CHURCH MEMBERSHIP IN WV DECLINING

(06/22/2009)
Churches in West Virginia are facing declining membership, financial hardship and changing demographics.

Churches are being closed because congregations can no longer sustain them.

"There is a great decline in church membership in America," said the Rev. Dennis Sparks, executive director of the West Virginia Council of Churches.

"This has been true since the late 1970s. We reached our peak in church membership in the late 50s and 60s." Sparks said, indicating the new generation must replace aging congregations.

"We didn't wake up for a long time. New generations will not sit in a service that is based on a model that was established well over a hundred years ago," he continued.

"It is not the way people want to experience spirituality in their worship. We have the ability to adapt and find a new way as the church."

Dr.
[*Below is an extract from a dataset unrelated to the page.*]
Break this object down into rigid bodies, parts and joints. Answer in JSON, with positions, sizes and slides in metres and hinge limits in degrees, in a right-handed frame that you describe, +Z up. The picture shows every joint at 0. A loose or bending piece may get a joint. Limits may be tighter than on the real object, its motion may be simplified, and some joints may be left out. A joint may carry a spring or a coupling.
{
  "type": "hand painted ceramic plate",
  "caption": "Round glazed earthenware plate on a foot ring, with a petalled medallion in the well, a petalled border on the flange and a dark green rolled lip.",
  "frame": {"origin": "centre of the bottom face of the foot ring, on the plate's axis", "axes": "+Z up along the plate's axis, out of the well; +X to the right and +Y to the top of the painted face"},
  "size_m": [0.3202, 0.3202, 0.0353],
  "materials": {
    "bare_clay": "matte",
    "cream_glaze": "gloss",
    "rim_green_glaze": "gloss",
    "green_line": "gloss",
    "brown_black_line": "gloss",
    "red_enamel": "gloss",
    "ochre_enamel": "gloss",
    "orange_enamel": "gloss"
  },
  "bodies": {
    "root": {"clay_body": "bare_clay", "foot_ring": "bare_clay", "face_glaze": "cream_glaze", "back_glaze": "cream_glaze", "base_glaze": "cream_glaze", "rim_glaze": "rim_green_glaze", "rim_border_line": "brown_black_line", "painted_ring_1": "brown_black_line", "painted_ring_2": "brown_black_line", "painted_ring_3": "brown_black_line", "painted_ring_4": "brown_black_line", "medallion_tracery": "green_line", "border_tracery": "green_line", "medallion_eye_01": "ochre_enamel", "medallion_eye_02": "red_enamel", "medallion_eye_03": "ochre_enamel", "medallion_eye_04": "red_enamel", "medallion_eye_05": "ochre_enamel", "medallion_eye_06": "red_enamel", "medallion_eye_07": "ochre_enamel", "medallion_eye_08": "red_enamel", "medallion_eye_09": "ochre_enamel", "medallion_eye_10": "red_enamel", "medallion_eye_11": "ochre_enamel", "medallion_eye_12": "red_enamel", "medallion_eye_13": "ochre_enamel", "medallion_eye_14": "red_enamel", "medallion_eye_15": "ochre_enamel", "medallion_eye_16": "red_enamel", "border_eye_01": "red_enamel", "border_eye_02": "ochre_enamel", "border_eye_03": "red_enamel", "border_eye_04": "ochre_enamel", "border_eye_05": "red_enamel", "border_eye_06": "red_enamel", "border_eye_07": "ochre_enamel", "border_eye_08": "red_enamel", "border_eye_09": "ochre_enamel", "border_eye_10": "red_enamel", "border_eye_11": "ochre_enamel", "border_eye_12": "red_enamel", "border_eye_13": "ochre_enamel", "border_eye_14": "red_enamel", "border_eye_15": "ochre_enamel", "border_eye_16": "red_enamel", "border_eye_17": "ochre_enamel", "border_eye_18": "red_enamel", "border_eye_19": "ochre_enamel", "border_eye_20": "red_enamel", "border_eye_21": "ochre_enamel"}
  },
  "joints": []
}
David Carrico, executive minister, West Virginia Convention of American Baptists Association, said his church remains pretty stable.
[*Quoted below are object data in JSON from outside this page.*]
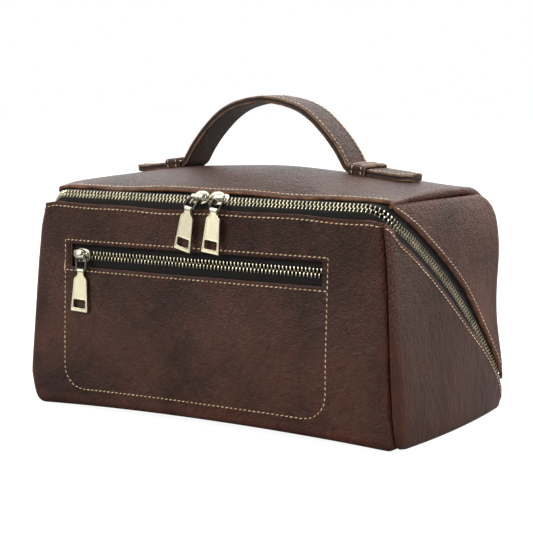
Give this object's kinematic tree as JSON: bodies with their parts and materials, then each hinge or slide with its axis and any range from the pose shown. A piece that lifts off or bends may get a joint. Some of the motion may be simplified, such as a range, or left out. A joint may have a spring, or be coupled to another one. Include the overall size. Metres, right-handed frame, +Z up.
{
  "type": "toiletry bag",
  "caption": "Leather shaving kit bag with a wedge opening, a zip across the front and down both sides, a zipped front pocket and a carry handle on the lid.",
  "frame": {"origin": "middle of the base on the table", "axes": "+X to the bag's right along its length, +Y to the back, +Z up"},
  "size_m": [0.2598, 0.1381, 0.1917],
  "materials": {
    "leather": "semi-gloss brown pull-up leather with fine grain, burnished edges and tan stitching",
    "lining": "plain dark woven lining",
    "zip_tape": "black herringbone zip tape",
    "board": "fibre board, matt",
    "teeth": "pale antique brass teeth",
    "slider": "antique brass, darkened in the recesses",
    "link": "dark nickel wire",
    "puller": "brushed antique brass"
  },
  "bodies": {
    "base": {"back_fold": "leather", "base_board": "board", "base_gusset_left": "leather", "base_gusset_right": "leather", "base_lining": "lining", "bottom_panel": "leather", "front_panel": "leather", "main_tape_base": "zip_tape", "main_teeth_base": "teeth", "pocket_lining": "lining", "pocket_tape_lower": "zip_tape", "pocket_tape_upper": "zip_tape", "pocket_teeth_lower": "teeth", "pocket_teeth_upper": "teeth"},
    "lid": {"top_panel": "leather", "back_panel": "leather", "lid_gusset_left": "leather", "lid_gusset_right": "leather", "lid_lining": "lining", "main_tape_lid": "zip_tape", "main_teeth_lid": "teeth", "handle_tab_left": "leather", "handle_tab_right": "leather", "handle_leg_left": "leather", "handle_leg_right": "leather", "keeper_left": "leather", "keeper_right": "leather"},
    "handle": {"handle_crown": "leather"},
    "left_slider": {"left_slider": "slider"},
    "left_link": {"left_link": "link"},
    "left_puller": {"left_puller": "puller"},
    "right_slider": {"right_slider": "slider"},
    "right_link": {"right_link": "link"},
    "right_puller": {"right_puller": "puller"},
    "pocket_slider": {"pocket_slider": "slider"},
    "pocket_link": {"pocket_link": "link"},
    "pocket_puller": {"pocket_puller": "puller"}
  },
  "joints": [
    {"name": "lid_hinge", "type": "hinge", "parent": "base", "child": "lid", "pos_m": [0, 0.066, 0.003], "axis": [-1, 0, 0], "range_deg": [0, 90]},
    {"name": "handle_press", "type": "slide", "parent": "lid", "child": "handle", "axis": [0, 0, -1], "range_m": [0, 0.027], "stiffness_N_per_m": 150, "springref_m": -0.002, "deforming": ["handle_leg_left", "handle_leg_right"]},
    {"name": "left_zip_slide", "type": "slide", "parent": "base", "child": "left_slider", "axis": [-1, 0, 0], "range_m": [0, 0.097]},
    {"name": "left_link_swing", "type": "hinge", "parent": "left_slider", "child": "left_link", "pos_m": [-0.0054, -0.06347, 0.13413], "axis": [0, 0.8283, -0.5602], "range_deg": [-4, 3]},
    {"name": "left_puller_lift", "type": "hinge", "parent": "left_link", "child": "left_puller", "pos_m": [-0.00748, -0.06814, 0.12722], "axis": [-0.9703, 0.1355, 0.2004], "range_deg": [0, 100]},
    {"name": "right_zip_slide", "type": "slide", "parent": "base", "child": "right_slider", "axis": [1, 0, 0], "range_m": [0, 0.092]},
    {"name": "right_link_swing", "type": "hinge", "parent": "right_slider", "child": "right_link", "pos_m": [0.0117, -0.06347, 0.13413], "axis": [0, -0.8283, 0.5602], "range_deg": [-4, 24]},
    {"name": "right_puller_lift", "type": "hinge", "parent": "right_link", "child": "right_puller", "pos_m": [0.0105, -0.06824, 0.12707], "axis": [-0.9903, 0.078, 0.1153], "range_deg": [0, 100]},
    {"name": "pocket_zip_slide", "type": "slide", "parent": "base", "child": "pocket_slider", "axis": [1, 0, 0], "range_m": [0, 0.162]},
    {"name": "pocket_link_swing", "type": "hinge", "parent": "pocket_slider", "child": "pocket_link", "pos_m": [-0.0876, -0.06758, 0.09433], "axis": [0, -0.9996, 0.0278], "range_deg": [-28, 28]},
    {"name": "pocket_puller_lift", "type": "hinge", "parent": "pocket_link", "child": "pocket_puller", "pos_m": [-0.08797, -0.06782, 0.08574], "axis": [-0.999, 0.0012, 0.0436], "range_deg": [0, 100]}
  ]
}
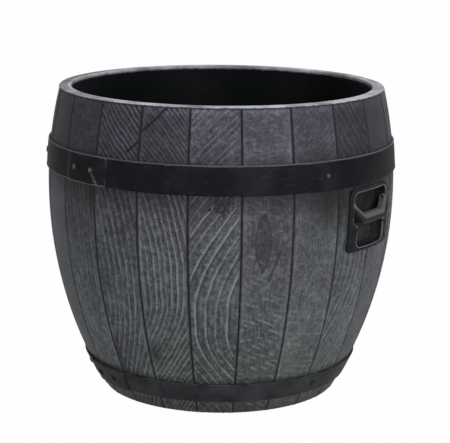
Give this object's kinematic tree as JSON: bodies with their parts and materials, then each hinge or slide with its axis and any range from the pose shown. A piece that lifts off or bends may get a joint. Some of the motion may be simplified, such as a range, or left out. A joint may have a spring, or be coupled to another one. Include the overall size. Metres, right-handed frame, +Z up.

"We may have one or two close a year, but we also have new churches being started. Our congregations are being affected more by the change in demographics than by financial troubles."
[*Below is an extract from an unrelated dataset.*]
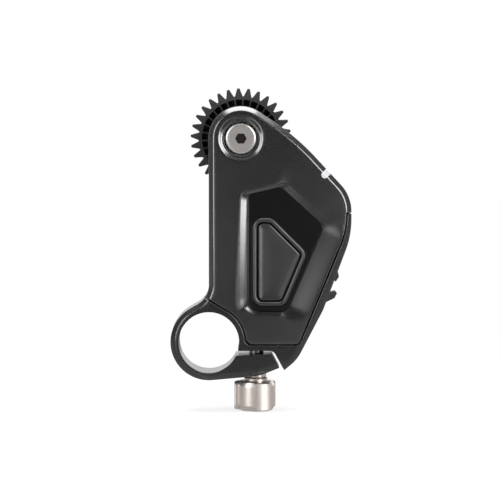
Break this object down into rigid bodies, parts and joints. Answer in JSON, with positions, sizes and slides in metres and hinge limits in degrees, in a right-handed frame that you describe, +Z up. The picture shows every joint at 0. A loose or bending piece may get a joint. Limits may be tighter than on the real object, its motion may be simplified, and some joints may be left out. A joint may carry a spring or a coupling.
{
  "type": "follow focus unit",
  "caption": "Slim motor-driven follow focus unit: toothed lens gear behind a rounded housing, inset panel with a large push button, split rod clamp with thumbscrew.",
  "frame": {"origin": "axis of the 15 mm rod bore, in the middle of the clamp's length", "axes": "+Y along the rod away from the button side, +Z up the housing towards the lens gear, +X to the right seen from the button side"},
  "size_m": [0.0452, 0.0244, 0.081],
  "materials": {
    "anodised_black": "satin",
    "shell_black": "satin",
    "screw_black": "satin",
    "panel_black": "gloss",
    "bezel_black": "satin",
    "key_black": "satin",
    "switch_grey": "matt",
    "plunger_dark": "matt",
    "light_white": "frosted",
    "board_green": "satin",
    "screw_steel": "satin",
    "port_metal": "satin",
    "tongue_black": "matt",
    "clip_black": "satin",
    "plate_metal": "satin",
    "pin_steel": "polished",
    "gear_steel": "satin",
    "gear_brass": "satin",
    "armature_iron": "satin",
    "magnet_grey": "matt",
    "can_steel": "satin",
    "bearing_steel": "polished",
    "cap_steel": "brushed",
    "gear_black": "satin",
    "knob_nickel": "satin",
    "washer_nickel": "satin"
  },
  "bodies": {
    "housing": {"chassis": "anodised_black", "front_cover": "shell_black", "rear_cover": "shell_black", "case_screws": "screw_black", "button_panel": "panel_black", "button_bezel": "bezel_black", "button_switch": "switch_grey", "status_light": "light_white", "circuit_board": "board_green", "board_screws": "screw_steel", "port_shell": "port_metal", "port_tongue": "tongue_black", "cable_clip": "clip_black", "gear_plate": "plate_metal", "plate_screws": "screw_steel", "idler_pins": "pin_steel", "motor_can": "can_steel", "motor_magnet": "magnet_grey", "motor_end_cap": "tongue_black", "motor_screws": "screw_steel", "bearing_outer_rings": "bearing_steel"},
    "output": {"lens_gear": "gear_black", "output_shaft": "pin_steel", "shaft_cap": "cap_steel", "output_gear": "gear_steel", "bearing_inner_rings": "bearing_steel", "gear_screw": "screw_black"},
    "balls": {"bearing_balls": "bearing_steel"},
    "second_idler": {"idler_wheel_2": "gear_steel"},
    "first_idler": {"idler_wheel_1": "gear_steel"},
    "rotor": {"motor_shaft": "pin_steel", "motor_pinion": "gear_brass", "motor_armature": "armature_iron"},
    "button": {"button_cap": "key_black", "switch_plunger": "plunger_dark"},
    "washer": {"clamp_washer": "washer_nickel"},
    "thumbscrew": {"clamp_knob": "knob_nickel", "clamp_stud": "pin_steel"}
  },
  "joints": [
    {"name": "output_spin", "type": "hinge", "parent": "housing", "child": "output", "pos_m": [0.008, 0, 0.0507], "axis": [0, 1, 0], "continuous": true},
    {"name": "ball_spin", "type": "hinge", "parent": "housing", "child": "balls", "pos_m": [0.008, 0, 0.0507], "axis": [0, 1, 0], "continuous": true},
    {"name": "second_idler_spin", "type": "hinge", "parent": "housing", "child": "second_idler", "pos_m": [0.0096, 0, 0.04164], "axis": [0, 1, 0], "continuous": true},
    {"name": "first_idler_spin", "type": "hinge", "parent": "housing", "child": "first_idler", "pos_m": [0.01542, 0, 0.03558], "axis": [0, 1, 0], "continuous": true},
    {"name": "rotor_spin", "type": "hinge", "parent": "housing", "child": "rotor", "pos_m": [0.016, 0.01, 0.0264], "axis": [0, 1, 0], "continuous": true},
    {"name": "button_press", "type": "slide", "parent": "housing", "child": "button", "axis": [0, 1, 0], "range_m": [0, 0.0004], "stiffness_N_per_m": 1500},
    {"name": "washer_slide", "type": "slide", "parent": "housing", "child": "washer", "axis": [0, 0, -1], "range_m": [0, 0.0021]},
    {"name": "clamp_turn", "type": "hinge", "parent": "washer", "child": "thumbscrew", "pos_m": [0.0118, 0, -0.012], "axis": [0, 0, -1], "range_deg": [0, 1110]}
  ],
  "couplings": [
    {"joint": "ball_spin", "follows": "output_spin", "ratio": 0.40667},
    {"joint": "second_idler_spin", "follows": "output_spin", "ratio": -1.7059},
    {"joint": "first_idler_spin", "follows": "output_spin", "ratio": 4.2647},
    {"joint": "rotor_spin", "follows": "output_spin", "ratio": -15.353},
    {"joint": "clamp_turn", "follows": "washer_slide", "rad_per_m": 8976}
  ]
}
"You will have a community like Buffalo where people move in because of the Toyota plant, and then there is Ravenswood where people are leaving because of the closing of the aluminum plant."

Some of the churches are becoming "yolked churches," where two or three churches share one pastor. Some churches have had to cut back on staff and programming, according to Carrico.

"We are also helping some churches change the focus of their ministry. Mission work is not just overseas," Carrico said. "It is what you do across the street."

There have been four Presbyterian churches closed in West Virginia this year, according to Gay Mothershead, executive of the Presbytery of West Virginia. Finances and aging congregations are the chief reasons.

The United Methodist Church West Virginia Conference rarely closes churches, according to Bishop Ernest S. Lyght.

"We work with churches with an emphasis on 'healthy congregations.' There are many ways that, that can be defined," Lyght said.

"A healthy congregation is one that can carry out its ministry and mission. That congregation is not defined by the number of people."

The Catholic Diocese of Wheeling-Charleston faces many of the same issues.

"The availability of priests is a big issue for the Diocese," said Monsignor Frederick P. Annie, vicar general of the Diocese of Wheeling-Charleston.